MONDAY, Oct. 26 (HealthDay News) -- Lenalidomide plus low-dose dexamethasone is associated with better survival than lenalidomide plus high-dose dexamethasone for treating newly diagnosed multiple myeloma, according to a study published online Oct. 22 in The Lancet Oncology.

As part of an open-label trial, S. Vincent Rajkumar, M.D., from the Mayo Clinic in Rochester, Minn., and colleagues randomly assigned 445 patients with multiple myeloma to 25 mg lenalidomide plus high-dose dexamethasone or lenalidomide plus low-dose dexamethasone.

Within four cycles, the researchers found that high-dose dexamethasone was associated with significantly more complete or partial responses (79 versus 68 percent; odds ratio, 1.75). However, at one year, the low-dose dexamethasone group had significantly better overall survival (96 versus 87 percent), at which point the trial was stopped and high-dose patients were crossed over to the lower dose. In the first four months of treatment, high-dose dexamethasone was associated with significantly more grade 3 or worse toxicity (52 versus 35 percent) and significantly more deaths (5.4 versus 0.5 percent).
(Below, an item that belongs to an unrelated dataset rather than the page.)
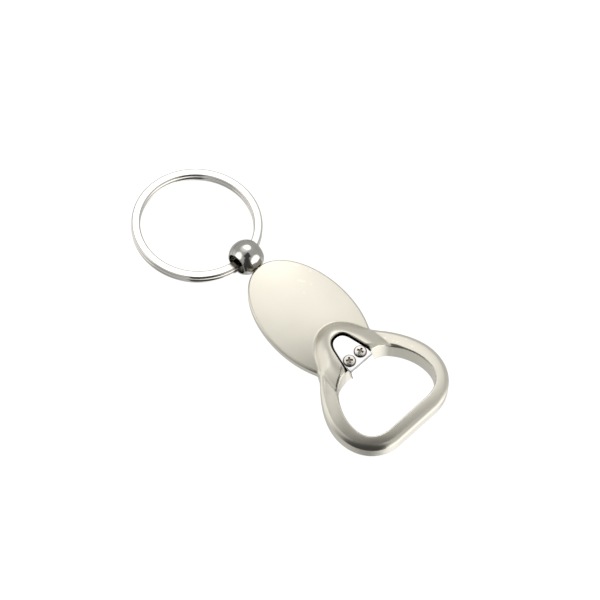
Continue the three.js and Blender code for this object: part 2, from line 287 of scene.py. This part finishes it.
def surface_net(values, axes):
    """Points and four-sided faces of the zero surface of values on a grid."""
    inside = values < 0
    cells = tuple(n - 1 for n in values.shape)
    corners = [(a, b, c) for a in (0, 1) for b in (0, 1) for c in (0, 1)]
    count = np.zeros(cells, np.int8)
    for a, b, c in corners:
        count += inside[a:a + cells[0], b:b + cells[1], c:c + cells[2]]
    active = np.argwhere((count > 0) & (count < 8))
    number = np.full(cells, -1, np.int32)
    number[tuple(active.T)] = np.arange(len(active))

    total = np.zeros((len(active), 3))
    crossings = np.zeros(len(active))
    for first in corners:
        for axis in range(3):
            if first[axis]:
                continue
            step = np.eye(3, dtype=int)[axis]
            start = active + first
            v0 = values[tuple(start.T)]
            v1 = values[tuple((start + step).T)]
            crossed = (v0 < 0) != (v1 < 0)
            share = np.where(crossed, v0 / np.where(crossed, v0 - v1, 1), 0)
            total += crossed[:, None] * (np.array(first) + share[:, None] * step)
            crossings += crossed
    local = active + total / crossings[:, None]
    origin = np.array([axis[0] for axis in axes])
    spacing = np.array([axis[1] - axis[0] for axis in axes])

    faces = []
    for axis in range(3):
        b, c = (axis + 1) % 3, (axis + 2) % 3
        shifted = np.roll(inside, -1, axis=axis)
        crossed = inside != shifted
        last = [slice(None)] * 3
        last[axis] = -1
        crossed[tuple(last)] = False
        edges = np.argwhere(crossed)
        edges = edges[(edges[:, b] > 0) & (edges[:, c] > 0)]
        edges = edges[(edges[:, b] < cells[b]) & (edges[:, c] < cells[c])]
        around = []
        for back_b, back_c in ((1, 1), (0, 1), (0, 0), (1, 0)):
            cell = edges.copy()
            cell[:, b] -= back_b
            cell[:, c] -= back_c
            around.append(number[tuple(cell.T)])
        quads = np.stack(around, axis=1)
        outward = inside[tuple(edges.T)]
        faces.append(np.where(outward[:, None], quads, quads[:, ::-1]))
    return origin + local * spacing, np.concatenate(faces)


def gradient(field, points, reach=0.02):
    """Value and gradient of field at points, by differences over a short reach."""
    slope = []
    for axis in range(3):
        step = np.eye(3)[axis] * reach
        slope.append(field(points + step) - field(points - step))
    return field(points), np.stack(slope, axis=1) / (2 * reach)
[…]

The most common adverse effects were deep-vein thrombosis, fatigue, and infections, including pneumonia.

"High-dose dexamethasone might still have a role in the treatment of patients with acute renal failure caused by myeloma cast nephropathy, cord compression from myeloma, or aggressive refractory disease," Rajkumar and colleagues write.

Several authors reported financial or consulting relationships with pharmaceutical companies.